Should an estate reach this value after the deduction of liabilities but before reliefs and exemptions, the RNRB will start to be withdrawn at a rate of £1 for every £2 over the threshold. Due to this an individual with an estate of £2.35 million and a couple of an estate of £2.7 million would not be able to benefit from the RNRB at all.
The RNRB can be transferred between married couples and civil partners in the event of death.
This will only apply where the second spouse or civil partner should pass on or after the 6th April 2017, irrespective of when the first spouse or civil partner passed away.
Personal Representatives of the deceased will need to make a claim to HMRC to enable the transfer of any unused proportion of RNRB.
There are certain exemptions available, which allow you to make tax free gifts. In this section you'll find out more about the different exemptions and how they work.
Under the Annual Exemption, you can give away up to £3,000 in gifts each tax year, without any tax liability.
This means that a Married Couple or those living in a Civil Partnership can give away up to £6000 in gifts between them.
Other exemptions include:
- Wedding or civil ceremony gifts of up to £1,000 per person (£2,500 for a grandchild or great-grandchild, £5,000 for a child).
- Normal gifts out of your income for birthdays and Christmas (providing you can still maintain your standard of living after making those gifts).
- Payments to help with another person’s living costs (an elderly relative or child under 18) and
- Gifts to charities and political parties.
You can use more than one of these exemptions on the same person - for example, you could give your grandchild gifts for her birthday and wedding in the same tax year.
You can give as many gifts as you like (up to £250 per person), providing you haven’t used another exemption on the same person.
Potentially Exempt Transfers (PETs) are larger gifts that may be exempt from IHT, providing you survive for 7 years after making the transfer.

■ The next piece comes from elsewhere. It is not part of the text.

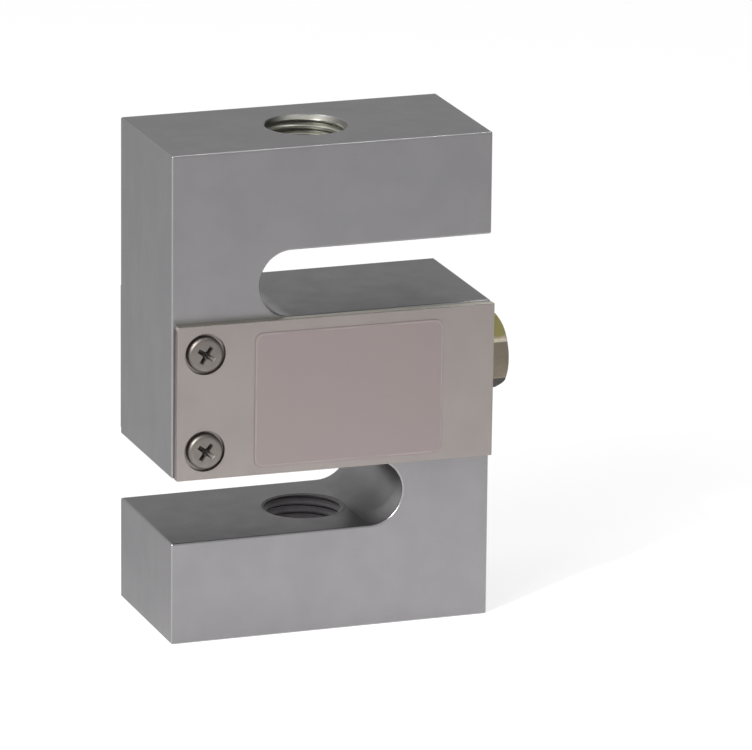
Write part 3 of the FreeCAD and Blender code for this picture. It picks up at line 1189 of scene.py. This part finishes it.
@dataclass
class CableGland:
    """The hexagonal gland in the right side, with the ring, washer and grommet that it holds.

    Its mesh stores painted shade on the undersides and a painted highlight on the upper edges. A face is an
    underside where its normal points down past underside_slope, and an end where it points along X past
    end_slope. A corner lies on an edge where all its faces turn away from the nearest flat by more than
    edge_slope.
    """

    head_length: float = 5.4 * MM
    shank_radius: float = 4.0 * MM
    shank_tip: float = 0.3 * MM
    bore_radius: float = 2.5 * MM
    mouth_radius: float = 2.9 * MM
    mouth_length: float = 4.2 * MM
    mouth_round: float = 0.4 * MM
    head_chamfer: float = 0.80 * MM
    chamfer_slope: float = math.radians(30)
    edge_round: float = 0.32 * MM
    edge_faces: int = 3
    thread_pitch: float = 1.0 * MM
    thread_depth: float = 0.45 * MM
    margin: float = 1.0 * MM
    steps: int = 96
    underside_slope: float = -0.75
    underside_shade: float = 0.95
    edge_slope: float = math.radians(8)
    end_slope: float = 0.3
    edge_highlight: float = 0.9
    # The light edge colour is the painted highlight on the upper bevels, and the darker, yellower colour is
    # used above a height.
    brass: MetalFinish = MetalFinish(
        name="plated_brass_tinted_top",
        colour=(0.157, 0.137, 0.104),
        stain=(0.143, 0.118, 0.100),
        edge=(0.74, 0.69, 0.55),
        roughness=0.30,
        stain_size=3.5 * MM,
        lay_size=(0.1 * MM, 3 * MM, 3 * MM),
        tinted_patch=(0.104, 0.095, 0.038),
        tint_above=41.4 * MM,
    )
    plain_brass: MetalFinish = MetalFinish(
        name="plain_brass",
        colour=(0.50, 0.36, 0.13),
        stain=(0.36, 0.26, 0.10),
        roughness=0.32,
        stain_size=2 * MM,
    )
    fibre: SoftFinish = SoftFinish("fibre_ring", (0.09, 0.018, 0.012), (0.14, 0.04, 0.025), 0.7)
    rubber: SoftFinish = SoftFinish("grommet_rubber", (0.016, 0.016, 0.016), (0.028, 0.028, 0.028), 0.58)

    def envelope(self, corner_radius: float, length: float) -> Workpiece:
        """Turn the gland's outer and inner outline, with the head's end at height zero.

        Args:
            corner_radius: The radius over the hexagon's corners.
            length: From the head's end to the shank's.

        Returns:
            The turned ring that the hexagon is cut with.
        """
        chamfer_length = self.head_chamfer * math.tan(self.chamfer_slope)
        core = self.shank_radius - self.thread_depth
        work = Workpiece()
        work.lathe([
            (self.mouth_radius + self.mouth_round, 0.0),
            (corner_radius - self.head_chamfer, 0.0),
            (corner_radius + self.margin, -chamfer_length * (1 + self.margin / self.head_chamfer)),
            (corner_radius + self.margin, -self.head_length),
            (core, -self.head_length),
            (core, -length),
            (self.bore_radius, -length),
            (self.bore_radius, -self.mouth_length),
            (self.mouth_radius, -self.mouth_length),
            (self.mouth_radius, -self.mouth_round),
        ], self.steps, closed=True)
        return work

    def hexagon(self, corner_radius: float, length: float) -> Workpiece:
        """A hexagonal bar with rounded edges and a corner upwards, longer than the gland at both ends.

        Args:
            corner_radius: The radius over the hexagon's corners.
            length: From the head's end to the shank's.

        Returns:
            The bar.
        """
        work = Workpiece()
        bmesh.ops.create_cone(work.bm, cap_ends=True, segments=6, radius1=corner_radius,
                              radius2=corner_radius, depth=length + 2 * self.margin)
        corner_up = Matrix.Rotation(math.pi / 2, 4, "Z")
        work.move(Matrix.Translation((0, 0, -length / 2)) @ corner_up)
        long_edges = [edge for edge in work.bm.edges if edge.verts[0].co.z * edge.verts[1].co.z < 0]
        work.round_off(long_edges, Rounded.EDGES, self.edge_round, self.edge_faces)
        work.clean()
        return work

    def store_shade_and_highlight(self, work: Workpiece, middle: float) -> None:
        """Store painted shade on the undersides and a painted highlight on the upper edges.

        Args:
            work: The gland in its place.
            middle: The height of its axis.
        """
        stored = work.bm.verts.layers.float.new(STORED_SHADE)
        work.clean()
        highlighted = work.bm.verts.layers.float.new(STORED_HIGHLIGHT)
        for corner in work.bm.verts:
            normals = [face.normal for face in corner.link_faces if abs(face.normal.x) < self.end_slope]
            turns = [math.remainder(math.atan2(normal.z, -normal.y), math.pi / 3) for normal in normals]
            # Painted shade on faces that look down, and a painted highlight on the upper bevels.
            if any(normal.z < self.underside_slope for normal in normals):
                corner[stored] = self.underside_shade
            elif turns and corner.co.z > middle and all(abs(turn) > self.edge_slope for turn in turns):
                corner[highlighted] = self.edge_highlight

    def build(self) -> list[bpy.types.Object]:
        """Make the gland and dress what it holds.

        Returns:
            The gland, its sealing ring, washer and grommet.
        """
        low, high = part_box("gland_screw")
        centre = (low + high) / 2
        corner_radius = (high.z - low.z) / 2
        length = high.x - low.x
        work = self.hexagon(corner_radius, length)
        work.intersect(self.envelope(corner_radius, length))
        core, flat = self.shank_radius - self.thread_depth, NARROW_FLAT * self.thread_pitch
        ridge = ThreadRidge(self.thread_pitch, core, self.shank_radius, flat, flat)
        work.absorb(ridge.build(-length + self.shank_tip, -self.head_length - self.thread_pitch, -length))
        sideways = Matrix.Rotation(math.pi / 2, 4, "Y")
        work.move(Matrix.Translation((high.x, centre.y, centre.z)) @ sideways)
        self.store_shade_and_highlight(work, centre.z)
        return [
            work.finish("gland_hexagon_screw", Slot.GLAND, self.brass.material(), ["gland_screw"]),
            dress("gland_seal_ring", self.fibre.material()),
            dress("thrust_washer", self.plain_brass.material()),
            dress("cable_grommet", self.rubber.material()),
        ]


@dataclass
class GaugeBridge:
    """What lies in the two pockets: gauges, their wires, the potting, the boards and the resistors."""

    slope: float = math.radians(45)
    wires: range = range(1, 5)
    copper: MetalFinish = MetalFinish(
        name="enamelled_copper",
        colour=(0.55, 0.22, 0.10),
        stain=(0.40, 0.14, 0.06),
        roughness=0.3,
        stain_size=1 * MM,
    )
    link: SoftFinish = SoftFinish("link_wire_sleeve", (0.38, 0.02, 0.015), (0.48, 0.05, 0.03), 0.45)
    silicone: SoftFinish = SoftFinish("potting_silicone", (0.60, 0.60, 0.57), (0.68, 0.67, 0.62), 0.35,
                                      clearness=0.2)
    ceramic: SoftFinish = SoftFinish("resistor_ceramic", (0.02, 0.02, 0.025), (0.05, 0.05, 0.055), 0.4,
                                     fleck_size=0.4 * MM)

    def build(self) -> list[bpy.types.Object]:
        """Dress every piece in the pockets.

        Returns:
            The pieces.
        """
        films = [GaugeFinish("gauge_film_falling", -self.slope).material(),
                 GaugeFinish("gauge_film_rising", self.slope).material()]
        copper, link = self.copper.material(), self.link.material()
        silicone, board = self.silicone.material(), BoardFinish("board_laminate").material()
        ceramic = self.ceramic.material()
        pieces = []
        for side in Side:
            for index, film in enumerate(films, start=1):
                pieces.append(dress(f"strain_gauge_{side.word}_{index}", film))
            for index in self.wires:
                pieces.append(dress(f"gauge_lead_{side.word}_{index}", copper))
            pieces.append(dress(side.word + "_potting", silicone))
        for index in self.wires:
            pieces.append(dress(f"link_lead_{index}", link))
        for name in ("balance_board", "rear_terminal_board"):
            pieces.append(dress(name, board))
        for name in ("zero_resistor", "span_resistor", "temperature_resistor"):
            pieces.append(dress(name, ceramic))
        return pieces


@dataclass(frozen=True)
class Panel:
    """One soft panel that faces the cell."""

    name: str
    direction: Triple
    distance: float
    width: float
    height: float
    power: float

    def build(self, target: Vector) -> None:
        """Hang the panel.

        Args:
            target: The point that it faces.
        """
        data = bpy.data.lights.new(self.name, "AREA")
        data.shape, data.size, data.size_y, data.energy = "RECTANGLE", self.width, self.height, self.power
        panel = show(self.name, data)
        outward = Vector(self.direction).normalized()
        panel.location = target + outward * self.distance
        aim(panel, outward)


@dataclass
class Studio:
    """White floor and surroundings, soft lamps, and the camera at the photograph's angle."""

    eye: Triple = (-349.982 * MM, -1019.050 * MM, 347.275 * MM)
    azimuth: float = math.radians(-19.5347)
    elevation: float = math.radians(16.0706)
    roll: float = math.radians(0.5639)
    lens: float = 351.87
    sensor: float = 36.0
    ambient: float = 0.55
    sky_top: float = 0.72
    sky_span: Span = (0.0, 0.30)
    dim_right: float = 0.85
    dim_right_span: Span = (0.40, 0.75)
    dim_height_span: Span = (0.05, 0.30)
    floor_radius: float = 6.0
    floor_steps: int = 96
    floor_drop: float = 0.02 * MM
    floor_white: float = 0.78
    floor_seen_white: float = 0.30
    floor_glow: float = 0.20
    floor_seen_glow: float = 0.74
    panels: tuple[Panel, ...] = (
        Panel("overhead_panel", (0.32, 0.061, 0.945), 0.90, 0.11, 0.26, 1.1),
        Panel("left_panel", (-0.68, -0.46, 0.57), 0.80, 0.42, 0.34, 4.4),
        Panel("high_left_panel", (-0.46, 0.04, 0.89), 0.85, 0.16, 0.16, 0.6),
    )
    pool_eye: Triple = (-0.56, -0.40, 0.56)
    pool_spot: Triple = (0.03, -0.042, 0.0)
    pool_width: float = math.radians(13.4)
    pool_softness: float = 0.04
    pool_power: float = 39.5

    def camera(self) -> None:
        """Place the camera by its eye point and angles."""
        azimuth, elevation = self.azimuth, self.elevation
        back = Vector((math.sin(azimuth) * math.cos(elevation), -math.cos(azimuth) * math.cos(elevation),
                       math.sin(elevation)))
        level = Vector((math.cos(azimuth), math.sin(azimuth), 0.0))
        right = Matrix.Rotation(self.roll, 3, back) @ level
        up = back.cross(right)
        data = bpy.data.cameras.new("photo_camera")
        data.lens, data.sensor_width, data.sensor_fit = self.lens, self.sensor, "HORIZONTAL"
        camera = show("photo_camera", data)
        camera.matrix_world = Matrix.Translation(self.eye) @ Matrix((right, up, back)).transposed().to_4x4()
        bpy.context.scene.camera = camera

    def world(self) -> None:
        """White to the eye and at the horizon of reflections, dimmer overhead and plain for the rest."""
        world = bpy.data.worlds.new("studio")
        bpy.context.scene.world = world
        tree = FinishTree(world)
        seen, mirrored = tree.sight()
        right, _, height = tree.axes(tree.add("TexCoord").outputs["Generated"])
        dome = 1.0 - height.ramp(*self.sky_span) * (1.0 - self.sky_top)
        dimmed = right.ramp(*self.dim_right_span) * height.ramp(*self.dim_height_span)
        dome = dome * (1.0 - dimmed * self.dim_right)
        plain = (1.0 - seen) * (1.0 - mirrored)
        strength = seen + mirrored * dome + plain * self.ambient
        shader = tree.add("Background", None, {"Color": opaque(WHITE), "Strength": strength})
        tree.add("OutputWorld", None, {"Surface": shader.outputs[0]})

    def floor(self) -> None:
        """Lay a wide white floor that keeps the cell's shadow."""
        work = Workpiece()
        bmesh.ops.create_circle(work.bm, cap_ends=True, segments=self.floor_steps, radius=self.floor_radius)
        work.move(Matrix.Translation((0, 0, -self.floor_drop)))
        mesh = work.to_mesh("floor")
        work.bm.free()
        tree = new_tree("white_floor")
        seen, mirrored = tree.sight()
        white = tree.mix(seen, (self.floor_white,) * 3, (self.floor_seen_white,) * 3)
        glow = seen * self.floor_seen_glow + mirrored * self.floor_glow
        matte = tree.add("BsdfDiffuse", None, {"Color": white})
        lit = tree.add("Emission", None, {"Color": opaque(WHITE), "Strength": glow})
        both = tree.add("AddShader", None, {0: matte.outputs[0], 1: lit.outputs[0]})
        tree.add("OutputMaterial", None, {"Surface": both.outputs[0]})
        mesh.materials.append(tree.owner)
        floor = show("floor", mesh)

    def pool(self) -> None:
        """Aim a soft spotlight at the floor before the cell, which brightens its lower front."""
        data = bpy.data.lights.new("floor_pool", "SPOT")
        data.energy, data.spot_size, data.spot_blend = self.pool_power, self.pool_width, 1.0
        data.shadow_soft_size = self.pool_softness
        spot = show("floor_pool", data)
        spot.location = self.pool_eye
        aim(spot, Vector(self.pool_eye) - Vector(self.pool_spot))

    def build(self) -> None:
        """Set up the whole studio."""
        bpy.context.scene.view_settings.view_transform = "Standard"
        low, high = cad_box
        for panel in self.panels:
            panel.build((low + high) / 2)
        self.pool()
        self.world()
        self.floor()
        self.camera()


def main() -> None:
    """Build the studio, then each sub-assembly, and report its pieces."""
    logging.basicConfig(level=logging.INFO, format="%(name)s: %(message)s")
    Studio().build()
    for assembly in (LoadBeam(), Covers(), CableGland(), GaugeBridge()):
        for piece in assembly.build():
            log.info("%s: %s, %d faces", type(assembly).__name__, piece.name, len(piece.data.polygons))


if __name__ == "__main__":
    main()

If you die within 7 years, the transfer will be treated as a gift and IHT becomes payable on a sliding scale, depending on how long survived:
- If you survive less than 3 years, IHT is paid at 40%
- If you survive 3 to 4 years, IHT is paid at 32%
- If you survive 4 to 5 years, IHT is paid at 24%
- If you survive 5 to 6 years, IHT is paid at 16%
- If you survive 6 to 7 years, IHT is paid at 8%
After 7 years, any gifts or PET's you made are not counted towards the value of your estate.